CRÍTICA DE TV
Ficción
LOS ESPECTADORES que frecuentan «La máquina de la verdad», el programa de Alicia Senovilla en Antena 3, están cobrando ancho conocimiento de las miserias humanas. He aquí otra historia poco edificante: señor maduro se encapricha de prostituta paraguaya, la redime de la esclavitud del sexo y la lleva a vivir consigo; mas la paraguaya entiende que, superada la época del sexo esclavo, ha llegado la del sexo libre, por lo cual rompe a coquetear con cuanto varón se le pone a tiro. La paraguaya sentía especial inclinación hacia el dentista, y fue el abuso del empaste lo que colmó el vaso de la desconfianza. Y allá que se fueron los dos, paraguaya y señor maduro, a resolver en ordalía tecnológica el pleito, porque la «máquina de la verdad» ha suplantado al medieval juicio de Dios en estos tiempos de superchería mecánica. Confieso que no me quedé a esperar el veredicto del polígrafo: bastaba con ver la cara de los litigantes.
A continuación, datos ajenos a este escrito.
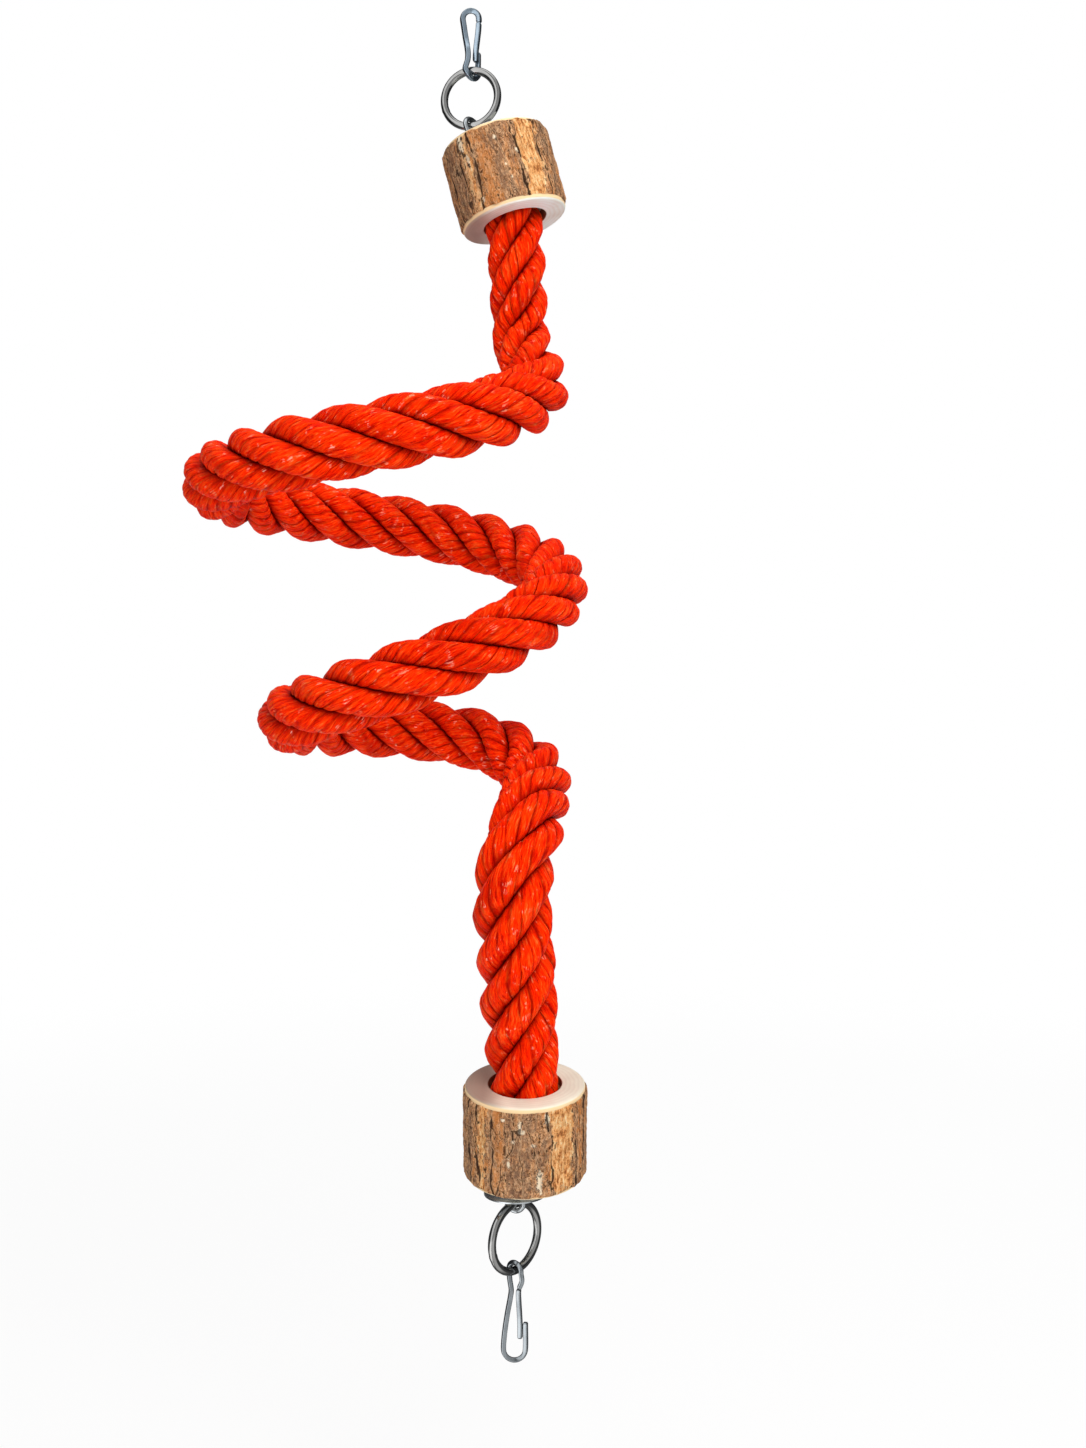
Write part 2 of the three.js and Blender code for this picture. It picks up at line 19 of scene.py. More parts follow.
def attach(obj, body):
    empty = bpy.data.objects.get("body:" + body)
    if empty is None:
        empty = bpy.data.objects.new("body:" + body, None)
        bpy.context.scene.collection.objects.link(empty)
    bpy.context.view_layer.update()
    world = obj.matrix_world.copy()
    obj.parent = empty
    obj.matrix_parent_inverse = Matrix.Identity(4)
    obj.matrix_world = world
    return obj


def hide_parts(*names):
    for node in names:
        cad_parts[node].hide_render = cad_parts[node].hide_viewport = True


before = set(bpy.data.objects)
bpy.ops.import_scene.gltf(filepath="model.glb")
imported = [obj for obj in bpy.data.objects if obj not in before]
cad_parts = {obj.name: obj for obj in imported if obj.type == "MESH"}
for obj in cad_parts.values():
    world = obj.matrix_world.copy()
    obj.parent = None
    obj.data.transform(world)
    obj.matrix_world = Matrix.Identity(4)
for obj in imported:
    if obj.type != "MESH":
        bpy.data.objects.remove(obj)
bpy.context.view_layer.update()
MM = 0.001
LOG = logging.getLogger("rope_perch")
UV_MAP = "along"

Array = np.ndarray
Material = bpy.types.Material
Piece = bpy.types.Object

# Sockets of the Mix node that take and give colours
MIX_SHARE, MIX_FIRST, MIX_SECOND, MIX_COLOUR = 0, 6, 7, 2

# Where the perch group hangs, in the part's frame
PERCH_PLACE = Vector((39.39209, -0.52552, -186.82511))


# ------------------------------------------------------------------ shader maths


def _maths(operation: str, swapped: bool = False) -> Callable[..., "Value"]:
    """Return a method of Value that adds a Math node.

    Args:
        operation: The node's operation.
        swapped: Whether the other number comes first.

    Returns:
        The method, which takes the other number if there is one.
    """

    def method(self: "Value", *others: Any) -> "Value":
        """Return the operation's result.

        Args:
            others: The other number, or none.

        Returns:
            The operation's result.
        """
        numbers = (*others, self) if swapped else (self, *others)
        made = self.shader.node("ShaderNodeMath", {"operation": operation}, dict(enumerate(numbers)))
        return Value(self.shader, made.outputs[0])

    return method


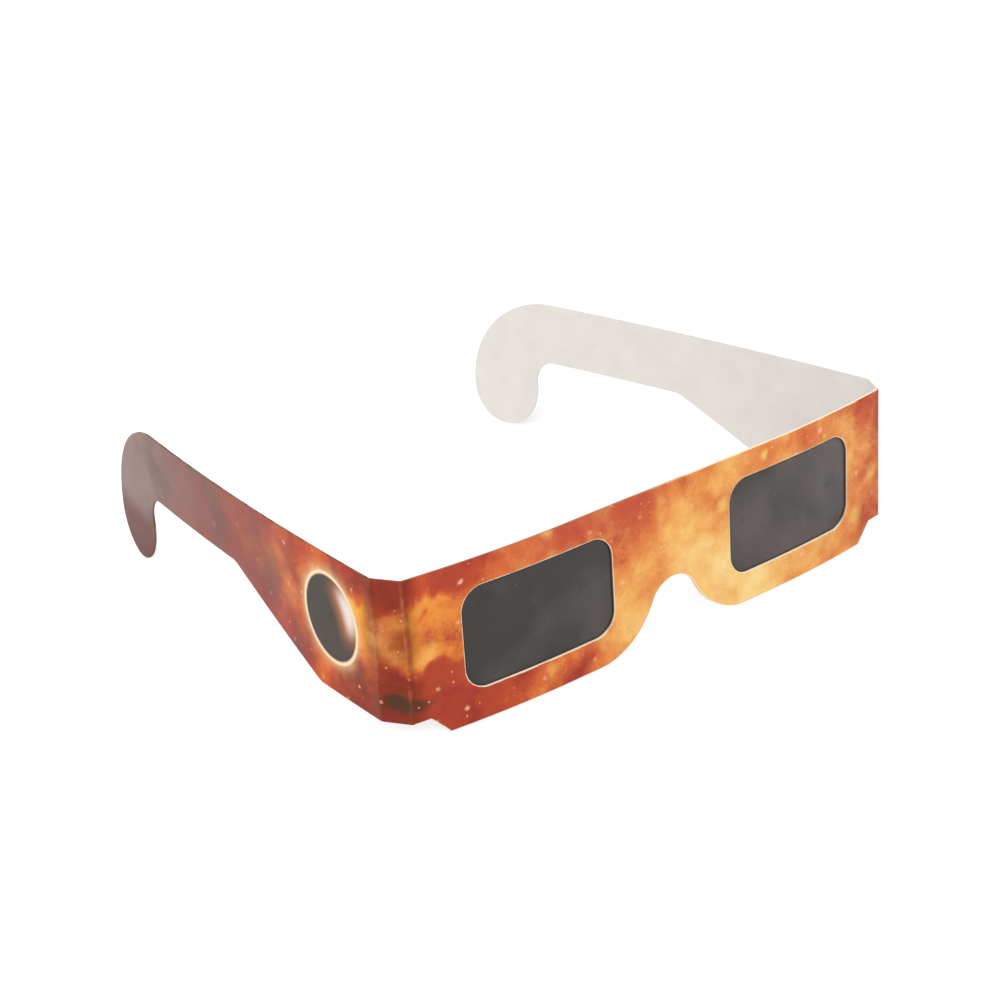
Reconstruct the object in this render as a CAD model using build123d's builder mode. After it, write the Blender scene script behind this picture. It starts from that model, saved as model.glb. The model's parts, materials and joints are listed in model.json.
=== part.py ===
from build123d import *

import os
from math import asin, atan2, cos, degrees, hypot, radians, sin, sqrt

# Paper viewing glasses: one die-cut sheet of card, creased and folded, with two dark filter films.
# The frame has +Z up and -Y to the front. The origin lies on the surface that the glasses stand on,
# under the middle of their outer box. All lengths are in millimetres and all angles in degrees.
# Left and right are the wearer's, so the left side has +X. Left pieces are made, then mirrored.

# Sheet thicknesses
card = 0.45
film = 0.1

# Front panel: its height, its creases, its slight bow and the cut under each corner
front_height = 35.4
crease_half = 68.0
flat_half = 28.0
bow_radius = 250.0
side_rise = 4.3
corner_ledge = 4.0
chamfer_run = 4.3

# Nose cut
nose_height = 13.8
nose_top_radius = 6.9
nose_half = 22.0

# Windows, films and adhesive, set out from the edges of the card
window_low = 7.1
window_top_margin = 6.0
window_side_margin = 12.55
window_corner = 5.2
film_margin = 3.5
film_nose_gap = 2.1
adhesive_inset = 1.0

# Inner ply, short of the outer one at its sides and top
back_side_inset = 2.0
back_top_inset = 0.3
back_corner = 1.5

# Corner strips and creases, as the glasses stand open
strip_width = 6.5
crease_clearance = 0.125
strip_heading = 60.0
temple_heading = 93.6

# Temples, with lengths measured back from the rear crease
temple_length = 124.6
temple_bow_radius = 880.0
underside_height = 19.6
slope_start = 22.8
slope_end = 57.0
knee_radius = 6.0
hook_width = 21.3
hook_tip_width = 9.9
hook_shoulder = 26.8
hook_back_height = 9.8
hook_notch_radius = 6.0
hook_notch_run = 0.9

# How far each cutting outline runs past the sheet
overrun = 12.0

quarter_turn = 90

# Sizes that follow from the ones above
stack = 2 * card + film
fold_radius = stack / 2
half_card = card / 2
crease_gap = half_card + crease_clearance
middle_radius = bow_radius - half_card
reach = crease_half - flat_half
fold_half = crease_half - corner_ledge - chamfer_run

# The bow ends one gap short of the crease: the sheet's middle runs on along its tangent to the crease.
bow_sweep = degrees(asin(reach / hypot(middle_radius, crease_gap)) - atan2(crease_gap, middle_radius))
bow_depth = half_card + middle_radius * (1 - cos(radians(bow_sweep))) + crease_gap * sin(radians(bow_sweep))

# The nose cut is a round top between two flares, each tangent to the bottom edge and to the top.
nose_top_height = nose_height - nose_top_radius
flare_radius = (nose_half**2 + nose_top_height**2 - nose_top_radius**2) / (2 * nose_height)

# Each film stands clear of the nose cut at the film's lower corner, and each window inside its film.
film_low = window_low - film_margin
nose_at_film = nose_half - sqrt(flare_radius**2 - (flare_radius - film_low) ** 2)
window_inner = nose_at_film + film_nose_gap + film_margin
window_outer = crease_half - window_side_margin
window_width = window_outer - window_inner
window_spacing = window_outer + window_inner
window_height = front_height - window_top_margin - window_low


def ahead(start, heading, distance):
    """The point that lies a distance from the start, along a heading in the XY plane."""
    return start + Vector(cos(radians(heading)), sin(radians(heading))) * distance


# The temple's chord turns half as far as its whole bow. The depth puts the origin under the box's middle.
chord_heading = temple_heading + degrees(temple_length / temple_bow_radius) / 2
front_crease_depth = bow_depth
rear_crease_depth = front_crease_depth + strip_width * sin(radians(strip_heading))
depth = rear_crease_depth
depth += temple_length * sin(radians(chord_heading))
depth -= half_card * cos(radians(chord_heading))
front_y = -depth / 2

front_crease = Vector(crease_half, front_y + front_crease_depth)
rear_crease = ahead(front_crease, strip_heading, strip_width)

# The elevation plane stands at the front face, with its own x along X and its own y up.
elevation = Plane(origin=(0, front_y, 0), x_dir=(1, 0, 0), z_dir=(0, -1, 0))

print(f"depth {depth:.3f}, front face at y {front_y:.3f}, bow sweep {bow_sweep:.3f}")
print(f"front crease {front_crease.X:.3f}, {front_crease.Y:.3f}")
print(f"rear crease {rear_crease.X:.3f}, {rear_crease.Y:.3f}, chord heading {chord_heading:.3f}")
print(f"window {window_width:.2f} by {window_height:.2f}, {window_inner:.2f} off the middle")


def layer_plan(near, far):
    """Plan of one layer of the front, between two depths behind the outer face."""
    bow_centre = (flat_half, front_y + bow_radius)
    with BuildSketch() as plan:
        with BuildLine():
            Line((0, front_y + near), (flat_half, front_y + near))
            outer = CenterArc(bow_centre, bow_radius - near, -quarter_turn, bow_sweep)
            Line((0, front_y + far), (flat_half, front_y + far))
            inner = CenterArc(bow_centre, bow_radius - far, -quarter_turn, bow_sweep)
            Line(outer @ 1, inner @ 1)
            mirror(about=Plane.YZ)
        make_face()
    return plan.sketch


def front_outline(half_width, top):
    """Elevation of the front: straight top, slanted lower corners and the nose cut."""
    top_centre = Vector(0, nose_top_height)
    towards_flare = (Vector(nose_half, flare_radius) - top_centre).normalized()
    meeting = top_centre + towards_flare * nose_top_radius
    with BuildSketch() as outline:
        with BuildLine():
            Polyline(
                (0, top),
                (half_width, top),
                (half_width, side_rise),
                (fold_half + chamfer_run, side_rise),
                (fold_half, 0),
                (nose_half, 0),
            )
            TangentArc((nose_half, 0), meeting, tangent=(-1, 0))
            TangentArc((0, nose_height), meeting, tangent=(1, 0))
            mirror(about=Plane.YZ)
        make_face()
    return outline.sketch


def back_outline():
    """Elevation of the inner ply, which stops short of the creases and just under the top edge."""
    with BuildSketch() as outline:
        add(front_outline(crease_half - back_side_inset, front_height - back_top_inset))
        fillet(outline.vertices().group_by(Axis.Y)[-1], back_corner)
    return outline.sketch


def window_pair():
    """Elevation of the two windows."""
    with BuildSketch() as windows:
        with Locations((0, window_low + window_height / 2)):
            with GridLocations(window_spacing, 0, 2, 1):
                RectangleRounded(window_width, window_height, window_corner)
    return windows.sketch


def film_pair():
    """Elevation of the two films, one margin larger than the windows all round."""
    with BuildSketch() as films:
        with Locations((0, window_low + window_height / 2)):
            with GridLocations(window_spacing, 0, 2, 1):
                Rectangle(window_width + 2 * film_margin, window_height + 2 * film_margin)
    return films.sketch


# Outer ply of the front, the printed face of the sheet
with BuildPart() as front_card:
    with BuildSketch(Plane.XY.offset(fold_radius)):
        add(layer_plan(0, card))
    extrude(amount=front_height - fold_radius)
    with BuildSketch(elevation):
        add(front_outline(crease_half + overrun, front_height))
    extrude(amount=overrun, both=True, mode=Mode.INTERSECT)
    with BuildSketch(elevation):
        add(window_pair())
    extrude(amount=overrun, both=True, mode=Mode.SUBTRACT)

# Inner ply, the flap that is folded up behind the outer ply
with BuildPart() as back_card:
    with BuildSketch(Plane.XY.offset(fold_radius)):
        add(layer_plan(card + film, stack))
    extrude(amount=front_height - fold_radius)
    with BuildSketch(elevation):
        add(back_outline())
    extrude(amount=overrun, both=True, mode=Mode.INTERSECT)
    with BuildSketch(elevation):
        add(window_pair())
    extrude(amount=overrun, both=True, mode=Mode.SUBTRACT)

# Adhesive between the plies, as thick as the films that it frames
with BuildPart() as adhesive_layer:
    with BuildSketch():
        add(layer_plan(card, card + film))
    extrude(amount=front_height)
    with BuildSketch(elevation):
        add(back_outline())
        offset(amount=-adhesive_inset)
    extrude(amount=overrun, both=True, mode=Mode.INTERSECT)
    with BuildSketch(elevation):
        add(film_pair())
    extrude(amount=overrun, both=True, mode=Mode.SUBTRACT)

# Filter film behind the left window
with BuildPart() as left_filter_film:
    with BuildSketch():
        add(layer_plan(card, card + film))
    extrude(amount=front_height)
    with BuildSketch(elevation):
        add(film_pair().faces().sort_by(Axis.X)[-1])
    extrude(amount=overrun, both=True, mode=Mode.INTERSECT)

# Bottom fold left of the nose: a half ring of card that turns from the outer ply to the inner one
with BuildPart() as left_bottom_fold:
    with BuildLine(Plane.XY.offset(fold_radius)):
        Line((0, front_y + fold_radius), (flat_half, front_y + fold_radius))
        CenterArc((flat_half, front_y + bow_radius), bow_radius - fold_radius, -quarter_turn, bow_sweep)
    section = Plane(origin=(0, front_y + fold_radius, fold_radius), x_dir=(0, 1, 0), z_dir=(1, 0, 0))
    with BuildSketch(section):
        Circle(fold_radius)
        Circle(film / 2, mode=Mode.SUBTRACT)
        Rectangle(stack, fold_radius, align=(Align.CENTER, Align.MIN), mode=Mode.SUBTRACT)
    sweep()
    with BuildSketch(elevation):
        add(front_outline(crease_half + overrun, front_height))
    extrude(amount=overrun, both=True, mode=Mode.INTERSECT)


def crease_bead(axis_point, heading):
    """Plan of a scored crease: a bead on the hinge axis, with a web back to the panel that carries it."""
    with BuildSketch(Plane(origin=axis_point, x_dir=ahead(Vector(), heading, 1))) as bead:
        Circle(half_card)
        Rectangle(crease_gap, card, align=(Align.MAX, Align.CENTER))
    return bead.sketch


# Scored crease between the front and the left corner strip
with BuildPart() as left_front_crease:
    with BuildSketch(Plane.XY.offset(side_rise)):
        add(crease_bead(front_crease, bow_sweep))
    extrude(amount=front_height - side_rise)

# Left corner strip, between its two creases
with BuildPart() as left_corner_strip:
    strip_start = front_crease + Vector(0, 0, side_rise)
    with BuildSketch(Plane(origin=strip_start, x_dir=ahead(Vector(), strip_heading, 1))):
        with Locations((strip_width / 2, 0)):
            Rectangle(strip_width - 2 * crease_gap, card)
    extrude(amount=front_height - side_rise)

# Scored crease between the left corner strip and the left temple
with BuildPart() as left_temple_crease:
    with BuildSketch(Plane.XY.offset(side_rise)):
        add(crease_bead(rear_crease, strip_heading))
    extrude(amount=front_height - side_rise)


def temple_outline():
    """Elevation of a temple: flared root, slope, straight arm and ear hook, with x back from the crease."""
    hook_front = temple_length - hook_width
    hook_tip = temple_length - hook_tip_width
    shoulder = temple_length - hook_shoulder
    notch_height = underside_height - hook_notch_radius - hook_notch_run
    tip_centre = (hook_tip, notch_height)
    tip_front = hook_tip - hook_front
    back_centre = (hook_tip, hook_back_height)
    shoulder_centre = (shoulder, hook_back_height)
    shoulder_rise = front_height - hook_back_height
    with BuildSketch() as outline:
        with BuildLine():
            Line((shoulder, front_height), (-overrun, front_height))
            Line((-overrun, front_height), (-overrun, side_rise))
            FilletPolyline(
                (-overrun, side_rise),
                (slope_start, side_rise),
                (slope_end, underside_height),
                (hook_front, underside_height),
                (hook_front, notch_height),
                radius=(knee_radius, knee_radius, hook_notch_radius),
            )
            EllipticalCenterArc(tip_centre, tip_front, notch_height, -quarter_turn, arc_size=-quarter_turn)
            EllipticalCenterArc(back_centre, hook_tip_width, hook_back_height, 0, arc_size=-quarter_turn)
            EllipticalCenterArc(shoulder_centre, hook_shoulder, shoulder_rise, 0, arc_size=quarter_turn)
        make_face()
    return outline.sketch


# Left temple: a gently bowed sheet cut to the outline with the ear hook
with BuildPart() as left_temple:
    root = ahead(rear_crease, temple_heading, crease_gap)
    bow_centre = ahead(root, temple_heading + quarter_turn, temple_bow_radius)
    bow_angle = degrees((temple_length + overrun) / temple_bow_radius)
    with BuildSketch():
        with BuildLine():
            from_root = temple_heading - quarter_turn
            inner = CenterArc(bow_centre, temple_bow_radius - half_card, from_root, bow_angle)
            outer = CenterArc(bow_centre, temple_bow_radius + half_card, from_root, bow_angle)
            Line(inner @ 0, outer @ 0)
            Line(inner @ 1, outer @ 1)
        make_face()
    extrude(amount=front_height)
    along = ahead(Vector(), chord_heading, 1)
    across = ahead(Vector(), chord_heading - quarter_turn, 1)
    with BuildSketch(Plane(origin=rear_crease, x_dir=along, z_dir=across)):
        add(temple_outline())
    extrude(amount=overrun, both=True, mode=Mode.INTERSECT)

middle_pieces = {
    "front_card": front_card,
    "back_card": back_card,
    "adhesive_layer": adhesive_layer,
}
left_pieces = {
    "bottom_fold": left_bottom_fold,
    "filter_film": left_filter_film,
    "front_crease": left_front_crease,
    "corner_strip": left_corner_strip,
    "temple_crease": left_temple_crease,
    "temple": left_temple,
}

os.makedirs("parts", exist_ok=True)

for name, piece in middle_pieces.items():
    piece.part.label = name
    export_step(piece.part, f"parts/{name}.step")

for name, piece in left_pieces.items():
    piece.part.label = f"left_{name}"
    export_step(piece.part, f"parts/left_{name}.step")
    with BuildPart() as twin:
        mirror(piece.part, about=Plane.YZ)
    twin.part.label = f"right_{name}"
    export_step(twin.part, f"parts/right_{name}.step")
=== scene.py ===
# %% [markdown]
# # Paper viewing glasses
# The real glasses are one die-cut sheet of printed card, creased and folded, with two dark filter
# films held between two layers of that card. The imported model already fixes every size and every
# joint, so this lesson only dresses it: first the room, then each panel, then the finishes.

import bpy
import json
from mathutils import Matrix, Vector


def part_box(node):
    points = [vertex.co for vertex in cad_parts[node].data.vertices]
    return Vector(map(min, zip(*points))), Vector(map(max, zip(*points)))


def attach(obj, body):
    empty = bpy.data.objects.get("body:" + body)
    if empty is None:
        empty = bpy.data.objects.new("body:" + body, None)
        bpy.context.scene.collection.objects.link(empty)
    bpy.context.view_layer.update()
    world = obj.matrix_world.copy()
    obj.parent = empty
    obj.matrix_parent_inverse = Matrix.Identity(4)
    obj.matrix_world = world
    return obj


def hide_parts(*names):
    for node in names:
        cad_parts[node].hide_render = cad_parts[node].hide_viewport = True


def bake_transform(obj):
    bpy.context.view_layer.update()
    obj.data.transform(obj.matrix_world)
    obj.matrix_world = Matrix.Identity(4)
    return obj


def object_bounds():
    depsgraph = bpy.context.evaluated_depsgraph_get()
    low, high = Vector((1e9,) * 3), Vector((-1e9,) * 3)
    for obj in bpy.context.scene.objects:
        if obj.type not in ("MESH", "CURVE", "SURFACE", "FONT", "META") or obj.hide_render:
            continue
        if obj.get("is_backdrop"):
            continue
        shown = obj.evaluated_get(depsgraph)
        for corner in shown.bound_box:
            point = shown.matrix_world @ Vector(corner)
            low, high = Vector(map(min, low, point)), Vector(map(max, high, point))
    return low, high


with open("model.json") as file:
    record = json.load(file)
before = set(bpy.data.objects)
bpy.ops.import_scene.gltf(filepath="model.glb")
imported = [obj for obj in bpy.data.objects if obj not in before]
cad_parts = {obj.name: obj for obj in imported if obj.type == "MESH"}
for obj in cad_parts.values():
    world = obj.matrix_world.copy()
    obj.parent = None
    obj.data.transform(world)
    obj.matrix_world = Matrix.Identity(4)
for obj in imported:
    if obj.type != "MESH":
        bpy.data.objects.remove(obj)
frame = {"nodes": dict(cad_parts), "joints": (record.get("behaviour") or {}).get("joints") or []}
cad_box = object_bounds()

# %% [markdown]
# Numpy works out whole surfaces at once, and Blender gets them as finished arrays. All lengths
# below are in millimetres, as on a drawing of the card, and one factor turns them into metres at
# the end.

# %% Bring in the tools
import json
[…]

Él era un caballero tranquilo y como linfático, blandito, de bigotín que recordaba a los personajes del viejo tebeo español de los sesenta; ella, una mocetona vulgar, pero garrida y bien armada, de ojos vivos y pómulos poderosos, con cierto eco de serpiente en la geometría del rostro. Hay apariencias que no engañan. Por otro lado, estas historias de maduros varones corniveletos burlados por mujeres de ingle joven y airosa son tan comunes, tan de toda la vida, que poco podía aportar la máquina de marras; más aún, la máquina no hace más que soltar un chafarrinón hortera sobre el tópico literario. Pero es que, además, la miga del episodio no estuvo en la trivial historia del macho burlado, sino en el gesto que componía Alicia Senovilla mientras hablaba con los protagonistas del lance: jamás se vio a una mujer más seria e implicada en la cuita ajena. Y aquí hay una cuestión elemental de comunicación no verbal: cuando alguien que no se caracteriza por su seriedad ingénita ni por su talante reflexivo se manifiesta grave e introvertido, o bien es que hace frente a una grave crisis personal, o bien es que está fingiendo. Alicia estaba fingiendo. Y lo hacía de modo tan patente, tan exagerado en la interpretación, que el del bigotito todavía quedaba más humillado ante el espectador. La culpa, por supuesto, es de ese caballero, ingenuo devoto de la ordalía tecnológica. Pero la presentadora haría bien en reforzar el capítulo interpretativo y parecer más verosímil en sus intervenciones; no tiene por qué ganarse reputación de hipocresía.